Sunday, October 29, 2017

A Brief Note On The Hound Of The Baskervilles

10/29/17

A brief note on an important thematic aspect of The Hound Of The Baskervilles:

When early in it , Dr. Mortimer asks Holmes and Watson, basically Holmes, for advice given the Baskervilles’ curse, it seemingly having taken the life of Sir Charles, it begins Conan Doyle’s theme of the natural, essentially cause and effect, as against the supernatural defiance of cause and effect. 

Mortimer has in fact concluded that a marauding, killing hound on the moor is supernatural. Given that judgment, and with Sir Henry arriving to take over the Baskerville estate, Mortimer at the outset of the novel principally wants to ask Holmes what he, Mortimer, ought do with Sir Henry. He doesn’t retain Holmes to resolve the mystery, which by definition aren’t resolvable, at least true ones aren’t. 

From Holmes's point of view, every set of clues points toward a logical, real- world solution. Considering the supernatural explanation, Holmes considers all natural explanations, implicitly rejecting anything else. Sherlock Holmes personifies the intellectual's faith in logic, on examining evidence and moulding them into facts to find answers.

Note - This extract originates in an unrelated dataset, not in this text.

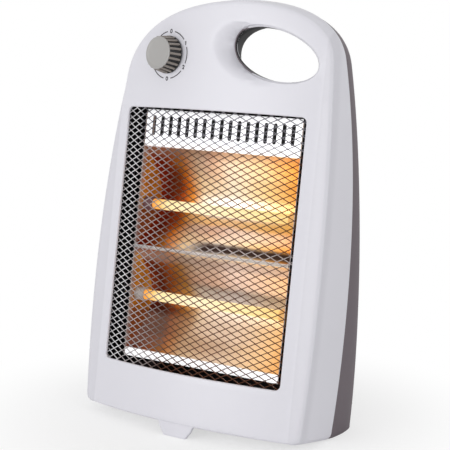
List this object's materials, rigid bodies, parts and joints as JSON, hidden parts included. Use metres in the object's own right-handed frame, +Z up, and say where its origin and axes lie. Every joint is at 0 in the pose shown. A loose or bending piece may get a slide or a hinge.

That vindicated faith gets enhanced by elements in the novel from the Gothic tradition, which highlights the bizarre and unexplained. The mysterious hound, the dark brooding mood, the unexplained grisly deaths, the Baskervilles’ long standing family curse, even the dark mysteries hovering around Baskerville Hall add up to a Gothic mystery, which, at book’s end, succumbs to Holmes' deductions. They consist of drawing inferences from evidence formed into facts, reasoning from information to conclusions, all in vindication of the ineluctable relation between cause and effect, in  precise disaffirmation of the supernatural.